“We have gone through similar situations in Europe, so it’s not a surprise to us,” Pichai said in a wide-ranging interview with CNN Business’ Poppy Harlow, marking his first extensive comments since news broke in recent weeks of federal and Congressional probes into the market dominance of Google and several of its peers. “For some of the other companies, maybe the scrutiny is newer.”
That scrutiny has forced Google to rethink strategies, including potential acquisitions. Pichai told CNN Business “there have been times” that Google has looked at an acquisition and determined it may not be possible because of concerns about “too much concentration in a sector.”
Pichai said it’s “perfectly fine” for companies like Google to be scrutinized when they get big enough. “Scrutiny is right, and we will participate constructively in these discussions,” he said.

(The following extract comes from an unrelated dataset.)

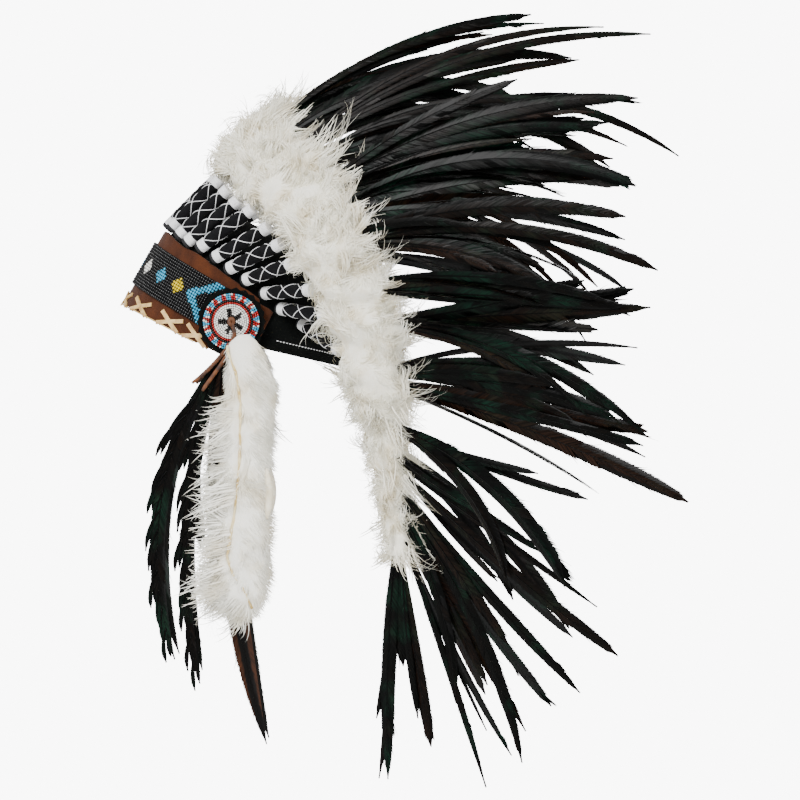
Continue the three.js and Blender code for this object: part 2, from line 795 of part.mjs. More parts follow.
function rosetteBacking() {
  const outline = new THREE.Shape();
  for (let i = 0; i < 2 * backingTeeth; i++) {
    const at = (Math.PI * i) / backingTeeth;
    const radius = backingRadius - (i % 2 ? toothDepth : 0);
    outline[i ? "lineTo" : "moveTo"](radius * Math.cos(at), radius * Math.sin(at));
  }
  return new THREE.ExtrudeGeometry(outline, { depth: backingWall, bevelEnabled: false });
}

function rosetteBeads() {
  const profile = [
    [0, 0],
    [beadDiscRadius, 0],
    [beadDiscRadius, beadDiscEdge],
    [0, beadDiscCrown],
  ].map(([x, y]) => new THREE.Vector2(x, y));
  return new THREE.LatheGeometry(profile, 24).rotateX(Math.PI / 2);
}

function thong(route, side) {
  const points = route.map(([back, up]) => sidePoint(back, up, thongIn + thongThick / 2, side));
  const curve = new THREE.CatmullRomCurve3(points);
  const section = new THREE.Shape();
  section.absellipse(0, 0, thongThick / 2, thongWidth / 2, 0, 2 * Math.PI);
  const steps = Math.round(curve.getLength() / (2.6 * thongWidth));
  return new THREE.ExtrudeGeometry(section, { steps, extrudePath: curve, curveSegments: 4 });
}

const furBack = 11; // the fur drop hangs this far behind the rosette's middle
const furTop = -14;
const furOutline = [
  [-1, 0],
  [-0.6, 1],
  [0.3, 1],
  [0.85, 0.6],
  [1, 0],
  [0.85, -0.6],
  [0.3, -1],
  [-0.6, -1],
];

function furDrop(side) {
  const rings = furSections.map((row) => {
    const deep = (furThick * row.thick) / 2;
    return furOutline.map(([x, y]) => {
      const back = x < 0 ? x * row.front * furWidth : x * row.back * furWidth;
      return sidePoint(furBack + back, furTop - furLength * row.down, furIn + deep * (1 + y), side);
    });
  });
  return loft(rings);
}

function dropFeather(side, root, headings, length, width, extra) {
  const start = sidePoint(...root, side);
  const line = featherLine(start, headings[0], headings[1], length, side);
  return blade(line, width, new THREE.Vector3(0, sideSign[side], 0), extra);
}

function dropPlume(side) {
  const root = [-6, -27.5, discIn + shaftRadius * 0.6];
  const long = dropFeather(
    side,
    root,
    [{ angle: -124, spread: 0 }, { angle: -72, spread: 3 }],
    dropPlumeLength,
    dropPlumeWidth,
  );
  const short = dropFeather(
    side,
    root,
    [{ angle: -113, spread: 0 }, { angle: -76, spread: 9 }],
    dropPlumeLength,
    dropPlumeWidth * 0.55,
  );
  return fuse([long, short]);
}

function dropQuill(side) {
  const root = [4, -27.5, discIn + shaftRadius / 2];
  const ways = [{ angle: -97, spread: -1 }, { angle: -73, spread: -1 }];
  return dropFeather(side, root, ways, dropQuillLength, dropQuillWidth);
}

// Materials
const finish = (color, roughness) => new THREE.MeshStandardMaterial({ color, roughness, metalness: 0 });
const blackFelt = finish(0x141817, 0.95);
const brownSuede = finish(0x5a3320, 0.9);
const blackBeads = finish(0x15151a, 0.3);
const tanLeather = finish(0xe0c996, 0.8);
const bluebeads = finish(0x7ec8dc, 0.3);
const brownLeather = finish(0x8a5228, 0.8);
const whiteFur = finish(0xf2eee2, 0.95);
const whiteFluff = finish(0xe8e6dc, 1);
const charcoalFelt = finish(0x2a2a2c, 0.95);
const blackFeather = finish(0x101312, 0.5);
const stripedFeather = finish(0x4a2e22, 0.6);

// Assembly
const headdress = new THREE.Group();
const tipped = new THREE.Group(); // pieces made in the brow band's own frame
tipped.rotation.y = radians(rimTilt);
headdress.add(tipped);

tipped.add(piece("crown_cap", crownCap(), blackFelt));
const browBand = bandStrip(bandEnd, () => 0, bandTop, -bandWall, 0);
tipped.add(piece("brow_band", browBand, brownSuede));
const beadBand = bandStrip(
  beadEnd,
  beadLow,
  (turn) => beadLow(turn) + beadHeight,
  seatGap,
  seatGap + beadWall,
);
tipped.add(piece("bead_band", beadBand, blackBeads));
tipped.add(piece("edge_lacing", toGeometry(edgeLacing()), tanLeather));

const crownClearances = [];
for (const side of ["right", "left"]) {
  seats[side].forEach((seat, i) => {
    const wrap = quillWrap(seat);
    const name = `quill_wrap_${side}_${String(i + 1).padStart(2, "0")}`;
    const mesh = piece(name, wrap.geometry, charcoalFelt);
    mesh.position.copy(wrap.place);
    mesh.quaternion.copy(wrap.turn);
    headdress.add(mesh);
  });

  sprayQuills.forEach((held, i) => {
    const name = `crown_spray_${side}_${i + 1}`;
    headdress.add(piece(name, toGeometry(crownSpray(held, side)), blackFeather));
    crownClearances.push(crownSpray(held, side, seatGap, clearReach));
  });

  const trailClearances = [1, 2, 3].map((number) => {
    const name = `trail_spray_${side}_${number}`;
    headdress.add(piece(name, toGeometry(trailSpray(number, side)), blackFeather));
    return trailSpray(number, side, seatGap, clearReach);
  });
  const clear = trailClearances.reduce((all, one) => all.add(one));
  headdress.add(piece(`plume_trail_${side}`, toGeometry(plumeTrail(side, clear)), whiteFluff));

  const backing = piece(`rosette_backing_${side}`, rosetteBacking(), blackFelt);
  const beads = piece(`rosette_beads_${side}`, rosetteBeads(), bluebeads);
  backing.rotation.x = beads.rotation.x = (-sideSign[side] * Math.PI) / 2;
  backing.position.copy(sidePoint(0, 0, backingIn, side));
  beads.position.copy(sidePoint(0, 0, discIn, side));
  headdress.add(backing, beads);

  for (const [name, route] of Object.entries(thongRoutes))
    headdress.add(piece(`tie_thong_${side}_${name}`, thong(route, side), brownLeather));
  headdress.add(piece(`fur_drop_${side}`, furDrop(side), whiteFur));
  headdress.add(piece(`drop_plume_${side}`, toGeometry(dropPlume(side)), blackFeather));
  headdress.add(piece(`drop_quill_${side}`, dropQuill(side), stripedFeather));
}
const crownClearance = crownClearances.reduce((all, one) => all.add(one));
headdress.add(piece("plume_ring", toGeometry(plumeRing(crownClearance)), whiteFluff));

export default headdress;
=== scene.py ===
import math

import bpy
import numpy as np
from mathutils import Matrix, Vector, noise


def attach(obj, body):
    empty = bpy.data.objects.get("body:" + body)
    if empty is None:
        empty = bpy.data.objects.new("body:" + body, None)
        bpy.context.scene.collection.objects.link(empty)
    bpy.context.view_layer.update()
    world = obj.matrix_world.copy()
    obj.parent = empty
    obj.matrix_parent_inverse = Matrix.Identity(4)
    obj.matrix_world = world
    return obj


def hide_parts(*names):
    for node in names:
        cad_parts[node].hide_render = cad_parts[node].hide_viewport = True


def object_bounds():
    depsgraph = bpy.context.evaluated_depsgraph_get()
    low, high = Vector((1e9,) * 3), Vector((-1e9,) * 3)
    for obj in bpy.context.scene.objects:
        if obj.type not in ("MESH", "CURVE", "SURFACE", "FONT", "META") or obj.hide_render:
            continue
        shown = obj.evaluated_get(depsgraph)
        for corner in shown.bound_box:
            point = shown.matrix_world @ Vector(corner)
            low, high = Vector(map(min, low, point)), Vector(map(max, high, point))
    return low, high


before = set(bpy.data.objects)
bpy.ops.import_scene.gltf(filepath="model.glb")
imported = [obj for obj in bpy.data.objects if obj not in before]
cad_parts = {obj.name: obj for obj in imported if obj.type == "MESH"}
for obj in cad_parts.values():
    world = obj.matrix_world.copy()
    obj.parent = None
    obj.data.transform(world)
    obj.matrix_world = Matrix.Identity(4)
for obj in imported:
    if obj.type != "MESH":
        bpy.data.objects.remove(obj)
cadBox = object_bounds()
mm = 0.001
sideSign = {"left": -1, "right": 1}
sides = ("left", "right")


def linked(name, data):
    thing = bpy.data.objects.new(name, data)
    bpy.context.scene.collection.objects.link(thing)
    return thing


# Camera: square on to the wearer's left, through a long lens
view = {"x": 0.157, "z": -0.0387, "y": -0.04, "away": 9.0, "wide": 0.72, "sensor": 36}
camera = linked("sideCamera", bpy.data.cameras.new("sideCamera"))
camera.data.sensor_width = view["sensor"]
camera.data.lens = view["sensor"] * view["away"] / view["wide"]
camera.data.clip_end = 50
camera.location = (view["x"], view["y"] - view["away"], view["z"])
camera.rotation_euler = (math.pi / 2, 0, 0)
bpy.context.scene.camera = camera


# Node trees and materials


def hexColor(code):
    channels = [int(code[i : i + 2], 16) / 255 for i in (1, 3, 5)]
    linear = [c / 12.92 if c <= 0.04045 else ((c + 0.055) / 1.055) ** 2.4 for c in channels]
    return (*linear, 1.0)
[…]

But he also stressed that “scale does offer many benefits.” Pichai noted that it’s Google’s size that allows it to invest in future technologies five to 10 years out without worrying about “short-term profits.” Perhaps for that reason, he said it’s bigger tech companies that are investing heavily in areas such as artificial intelligence and quantum computing.

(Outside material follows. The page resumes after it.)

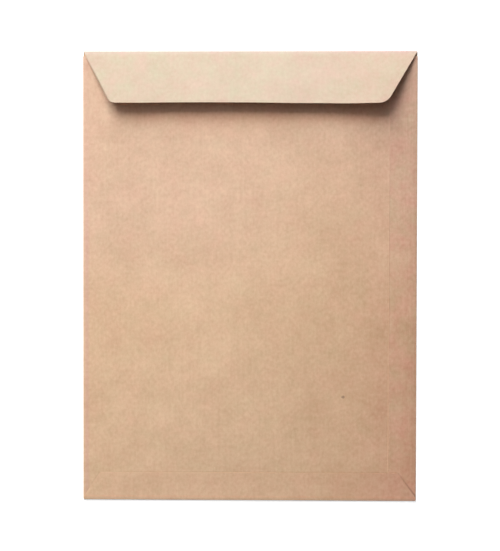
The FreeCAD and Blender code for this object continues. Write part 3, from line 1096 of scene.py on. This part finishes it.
# %% [markdown]
# ## Light
#
# The closing flap throws a soft shadow down and to the right. So the main light is a large soft box
# at the upper left, low over the floor at about 26 degrees. It isn't far away: the near corner of the
# envelope gets nearly half as much light again as the far one. A wider, weaker box stands above it
# and softens the shadow's end, and a small one close by at the left adds a little there. Their power
# is set so that a level surface in the middle renders about in the colour that was written.

# %% Soft boxes
def add_soft_box(name, azimuth, elevation, distance, size, power):
    """Hang a square soft box that faces the envelope. Its azimuth is to the left of the top, in degrees."""
    azimuth, elevation = math.radians(azimuth), math.radians(elevation)
    toward = Vector((
        -math.sin(azimuth) * math.cos(elevation),
        math.cos(azimuth) * math.cos(elevation),
        math.sin(elevation)))
    bpy.ops.object.light_add(type="AREA", location=toward * distance)
    soft_box = bpy.context.object
    soft_box.name = name
    soft_box.rotation_euler = toward.to_track_quat("Z", "Y").to_euler()
    soft_box.data.shape = "SQUARE"
    soft_box.data.size = size
    soft_box.data.energy = power
    print(name, "at", [round(value, 2) for value in soft_box.location])


add_soft_box("key_box", azimuth=22, elevation=26.3, distance=3.0, size=2.2, power=169)
add_soft_box("high_box", azimuth=22, elevation=50, distance=3.0, size=3.5, power=23)
add_soft_box("left_box", azimuth=95, elevation=35, distance=1.1, size=0.5, power=0.8)

# %% [markdown]
# ## Camera
#
# The camera looks almost straight down, from about a metre away. Its place was worked out from where
# the corners of the envelope lie in the picture, 260 by 350 mm apart. It could be moved by eye until
# the picture fits, but four corners and a sum come closer.

# %% Camera
CAMERA_PLACE = (19.35 * MM, 21.14 * MM, 1013.86 * MM)
CAMERA_TURN = (-1.154, 1.078, 0.103)
LENS = 85

bpy.ops.object.camera_add(
    location=CAMERA_PLACE, rotation=[math.radians(angle) for angle in CAMERA_TURN])
camera = bpy.context.object
camera.data.lens = LENS
camera.data.clip_start = 0.01
bpy.context.scene.camera = camera
bpy.context.scene.view_settings.view_transform = "Standard"
print("camera", round(camera.location.z, 2), "m above the floor, with a lens of", LENS, "mm")

# %% [markdown]
# ## The two boxes
#
# The box of the construction and the box of the visual model are both printed. The visual model may
# not be larger than the construction.

# %% Print the sizes and finish
visual_box = [list(corner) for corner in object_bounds()]
for name, box in (("construction", cad_box), ("visual", visual_box)):
    print(name, [[round(value / MM, 2) for value in corner] for corner in box])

“There are many countries around the world which aspire to be the next Silicon Valley, and they are supporting their companies too. So we have to balance both,” he said. “This doesn’t mean you don’t scrutinize large companies, but you have to balance it with the fact that you want big, successful companies as well.”
In an aggressive plan released in March, Warren said she would appoint regulators to “unwind anti-competitive mergers,” including Google’s purchases of Waze, Nest and DoubleClick, an online advertising company it acquired in 2007.
“I think there needs to be healthy debate,” Pichai said when asked about Senator Warren’s rhetoric. “Any campaign has moments around that, but what matters to me is the healthy thoughtful conversations around it.”
Pichai also raised concerns about the fallout of knee-jerk regulation of the technology industry.
“I worry that if you regulate for the sake of regulating it, it has a lot of unintended consequences,” he said, focusing on the issue of artificial intelligence in particular. “It will have implications for our national security and … for other important areas of society. Having leadership ends up being really critical.”